Hey lets just be clear about this.

From Time magazine, April 26 1999

“A typical summer movie has maybe 2,000 shots, with, say, 250 effects shots,” says Knoll. Titanic had about 500. “This one is backward. Of the 2,200 shots, only about 250 shots are not effects shots.” There is just one sequence totally untouched by the digitalizers. Hint: watch for the vent.
https://web.archive.org/web/20090625185337/http://www.time.com/time/magazine/article/0,9171,990819-3,00.html

Basically TMP had no “Digital Intermediate” as we know it. Shots were digitized as needed, altered and then printed back to film. So the “master negative” of phantom is a cut negative comprising entirely of digital filmouts (with one exception). The resolution of these scans is most definitely 2K and the visual effects rendered at 2K or possibly less depending on the complexity of the scene.

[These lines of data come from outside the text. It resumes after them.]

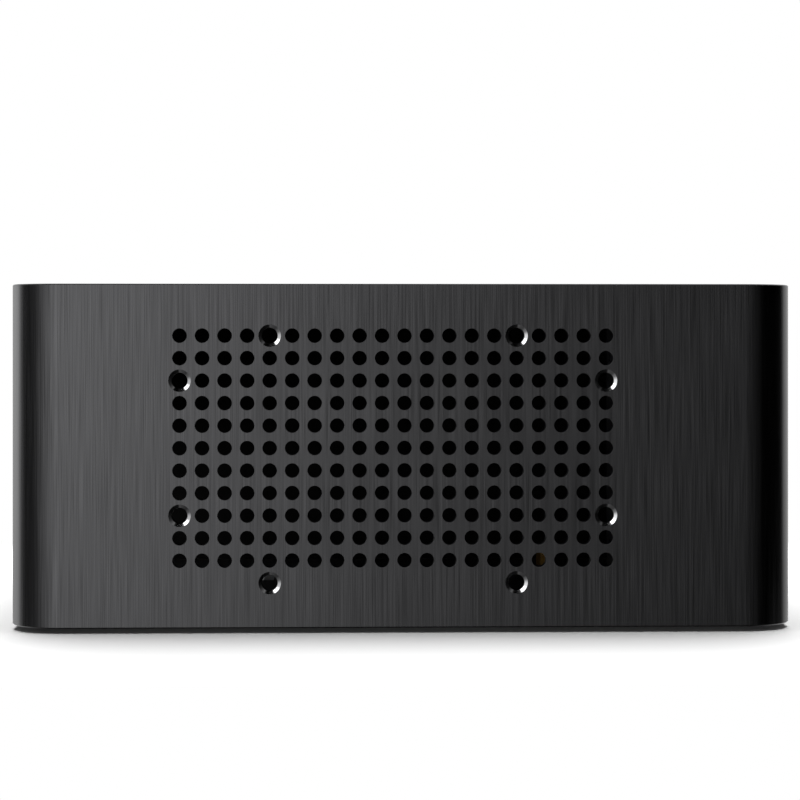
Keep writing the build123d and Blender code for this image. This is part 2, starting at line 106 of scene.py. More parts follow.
class RingSizes(PropertyGroup):
    """Sizes of the ring and of what is cut into it"""

    corner: size("Corner radius", "Outer radius of the upright corners", 15.0)
    wall: size("Wall", "Thickness of the wall", 3.0)
    edge: size("Edge break", "Width of the bevel on the outer edges", 0.3)
    pitch: size("Vent pitch", "From one vent hole to the next, both ways", 6.5)
    behind: size("Vent set back", "From the ring's middle back to the vent's", 3.0)
    fan_height: size("Fan height", "Height of the fan's middle over the floor", 50.25)
    hole: size("Vent hole", "Radius of a small vent hole", 2.05)
    rim: size("Hole rim", "Width of the broken edge round a hole", 0.08)
    screw_hole: size("Screw hole", "Radius of a large vent hole", 2.25)
    sink: size("Screw sink", "Radius of the sink round a large hole", 3.25)
    sink_width: size("Sink width", "Width of the bare cone in a sink", 0.9)
    sink_depth: size("Sink depth", "Depth of that cone", 0.46)
    sink_end: size("Sink end", "Depth at which the plain hole starts", 1.0)
    window_side: size("Window side", "Half the width of the rear window", 83.0)
    window_low: size("Window bottom", "Height of its lower edge", 6.5)
    window_top: size("Window top", "Height of its upper edge", 92.0)
    window_corner: size("Window corner", "Radius of its corners", 4.0)
    columns: IntProperty(name="Columns", description="Vent holes in a row", default=20, min=2)
    rows: IntProperty(name="Rows", description="Rows of small vent holes", default=11, min=2)


class ScrewSizes(PropertyGroup):
    """Sizes of the flat-head screws and of the ports that take them"""

    reach: size("Port reach", "From the middle of a corner to its screw", 7.5)
    port: size("Port", "Outer radius of a screw port", 3.75)
    web: size("Port web", "Half the width of the web behind a port", 2.5)
    bore: size("Port bore", "Radius of a tapped bore", 1.25)
    clearance: size("Clearance", "Radius of a plain screw hole", 1.6)
    head: size("Head", "Radius of a flat head", 2.9)
    shank: size("Shank", "Radius of a shank", 1.2)
    play: size("Head play", "Gap round a head", 0.05)
    key: size("Socket", "Half the width across flats of the hex socket", 1.0)
    key_depth: size("Socket depth", "Depth of the hex socket", 1.1)
    plate_length: size("Plate screw", "Length of a plate screw", 8.0)
    panel_length: size("Panel screw", "Length of a rear panel screw", 6.0)
    bracket_length: size("Bracket screw", "Length of a bracket screw", 5.0)
    panel_side: size("Panel screw side", "From the middle to a rear panel screw", 86.5)
    panel_low: size("Panel screw low", "Height of the lower ones", 25.0)
    panel_high: size("Panel screw high", "Height of the upper ones", 80.0)


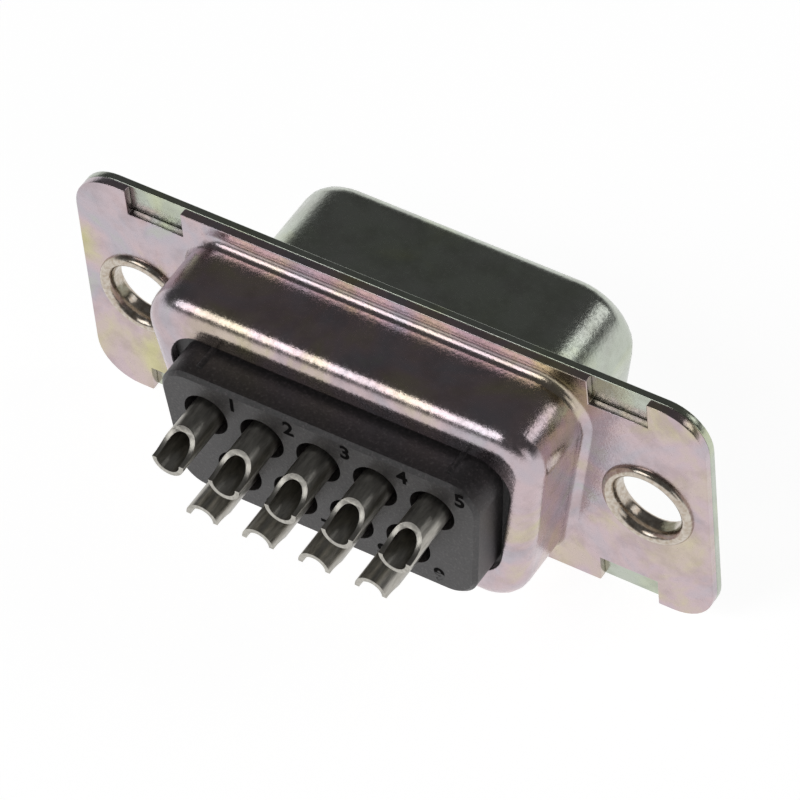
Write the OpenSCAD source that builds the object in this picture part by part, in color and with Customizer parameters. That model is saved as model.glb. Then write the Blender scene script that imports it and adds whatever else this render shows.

This article here about the post conversion tells us how we got our current digital master. https://www.fxguide.com/fxfeatured/art-of-stereo-conversion-2d-to-3d-2012/

when Episode I was originally finished, it was done on a per shot basis – “done sort of old style, final a shot, film out a shot, look at a print of that negative and that’s what we would final”. It went through a conventional negative cut. An optical timed IP was generated from that and then then master printing negatives were made from that timed IP. So everything audiences saw in the theater was two generations down from the original. “When the original DVD was released,” Knoll says, “it came from scanning in the timed IP because it was the simplest thing to do. But when it came time to do [the conversion], we were going to take the movie and cut it up into 2,000 separate pieces, work on them and re-assemble it, we had an opportunity to go back to the original material. We could go back to the original film-out tapes that are a couple of generations better than what had been seen. So we figured let’s do that. We made a concerted effort to collect all the bits, re-create all the dissolves and pre-wipes. So that was all pre-graded material, so we had to do all new color timing, just to have the new Blu-ray master. Then there is a device-dependent color timing that’s done to compensate for the light loss that comes from stereo.”

So the 1999 home version of TPM, the VHS And the Laserdsc, both come from an early HD scan of an interpositive. The 2001 DVD used this HD Master, regraded it (for better and for worse) and inserted the new scenes (you can tell the new scenes as they have used digital noise to try and match the print noise from the interpositive).

The Bluray comes from ditching that “master negative” and going back to the digital film out files on tapes. Then a bunch of shit was done to make them more 3D friendly, nose reduction ect. and a lot of alteration on some shots. Im not 100% convinced that anything was “re-rendered” a lot of these changed shots could be simple alterations of the original source (Fode and Beed was definitely patched with after effects or similar, not a re-render).

The UHD appears to be an upscale of that master. But assuming that master was retained at 10bit 2K i see no issue with using it for the 4K.